As easy as breathing: manage your workflows with Airflow!
Madison Swain-Bowden
Apache Airflow is an open source workflow management tool that's been called "cron on steroids". For a career data engineer, this tool has been central in my success at orchestrating and maintaining data pipelines. But Airflow's applications have grown far beyond the intent for which it was originally built. What was once a machine learning training engine is now a tool I've used extensively over the last 8 years. I've used it across 4 jobs, in several different roles; for side projects and critical infrastructure; for manually triggered jobs and automated workflows; for IT (Ookla/Speedtest.net), science (Allen Institute for Cell Science), the commons (Openverse), the future (Babylist), and liberation (Orca Collective).

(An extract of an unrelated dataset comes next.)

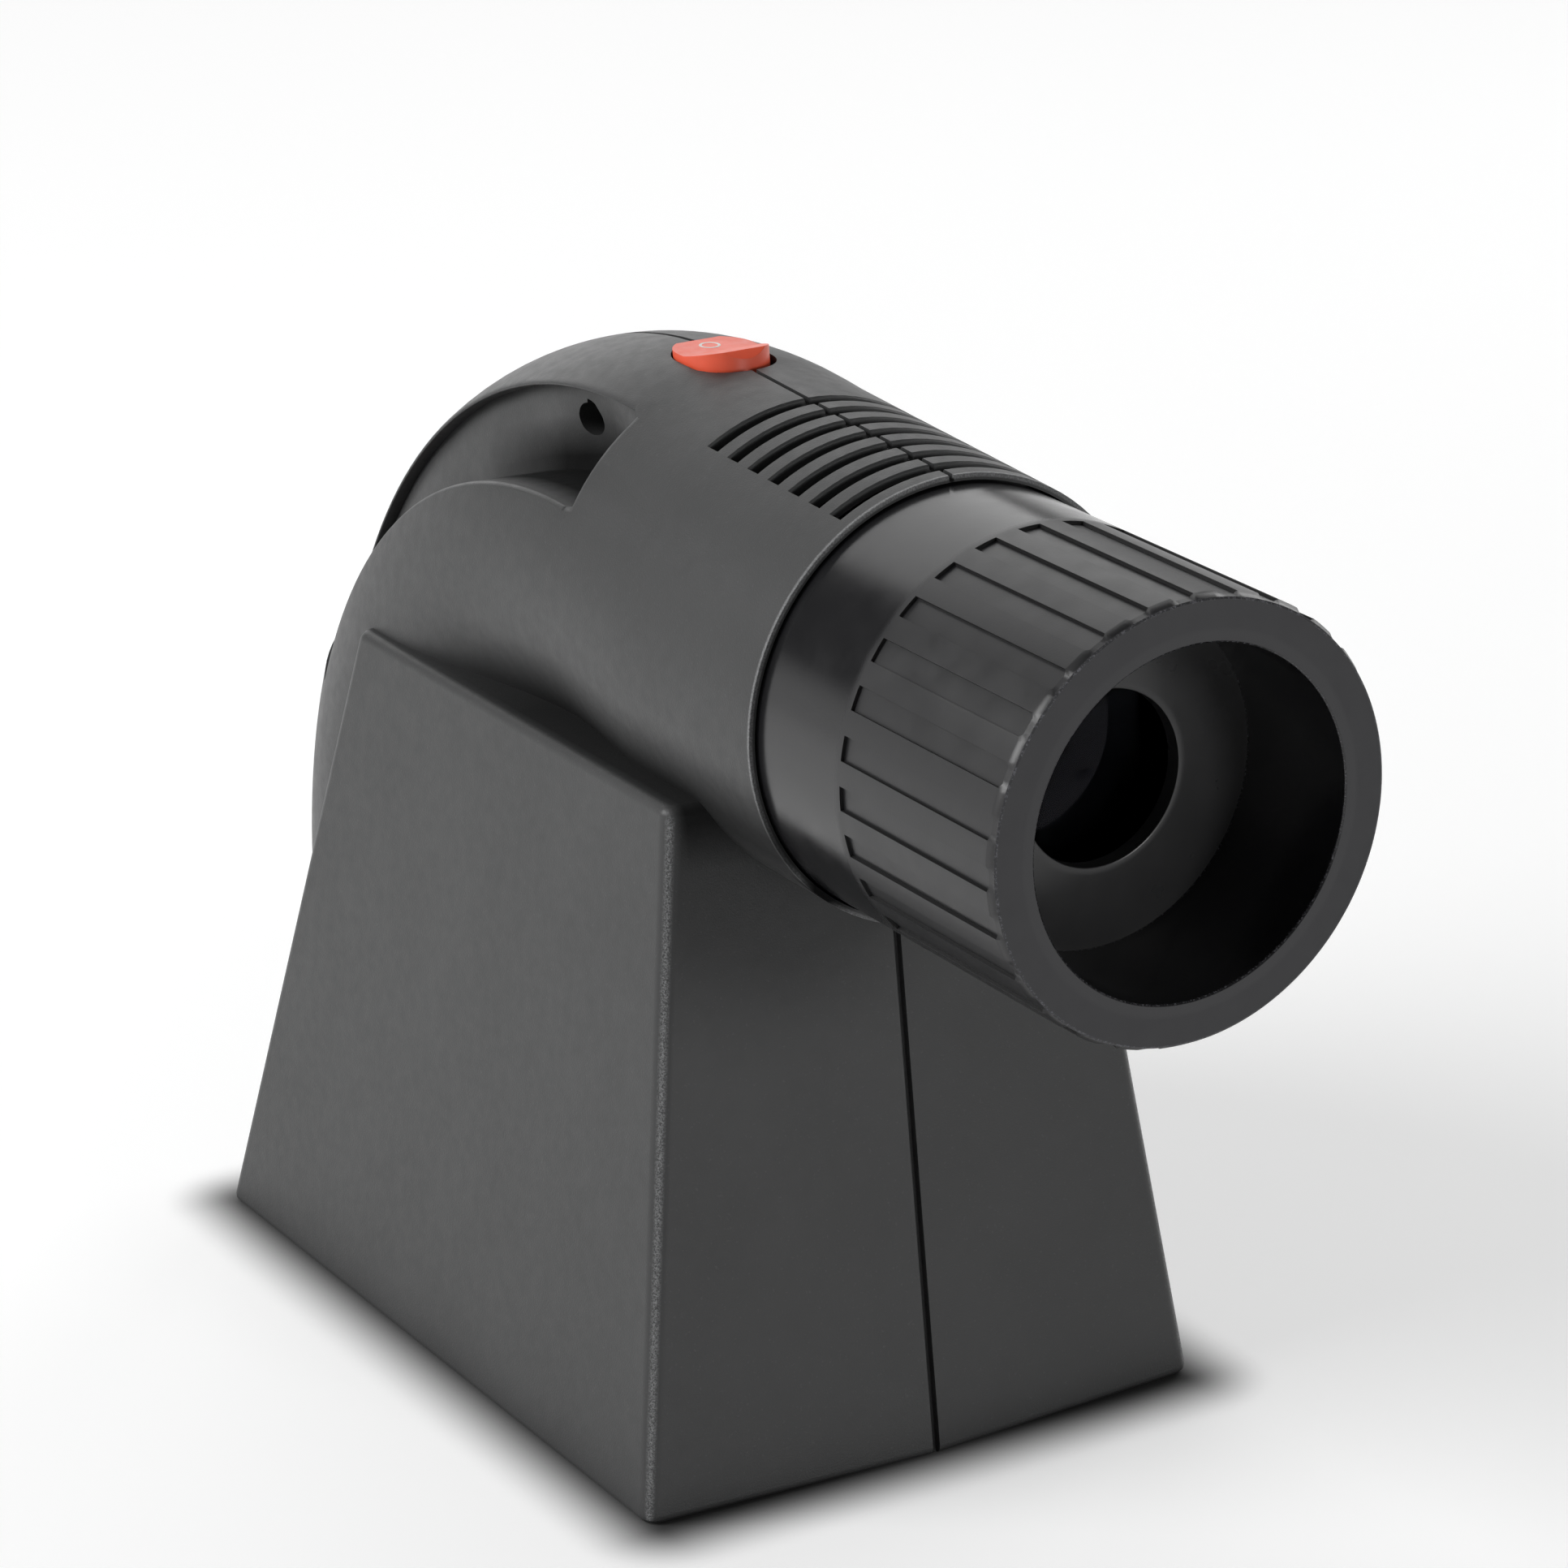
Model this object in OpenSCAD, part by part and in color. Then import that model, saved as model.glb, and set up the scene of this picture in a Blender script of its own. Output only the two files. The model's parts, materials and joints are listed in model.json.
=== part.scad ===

In this talk, I'll be sharing a brief overview of what Apache Airflow is and how it might be able to help manage your workflows too! As an Airflow user and contributor for the last 8 years, I've seen how this tool can quickly become the hammer for every nail you see. Part of what makes Airflow powerful is that you can define its workflows in pure Python; this means you can leverage all of the clever language features and libraries Python has to offer when setting up a job. No more pesky and repetitive YAML files (GitHub Actions) or domain-specific languages (Jenkins). Use the language and libraries you're familiar with while getting automatic retries, error handling, control flow, and so much more.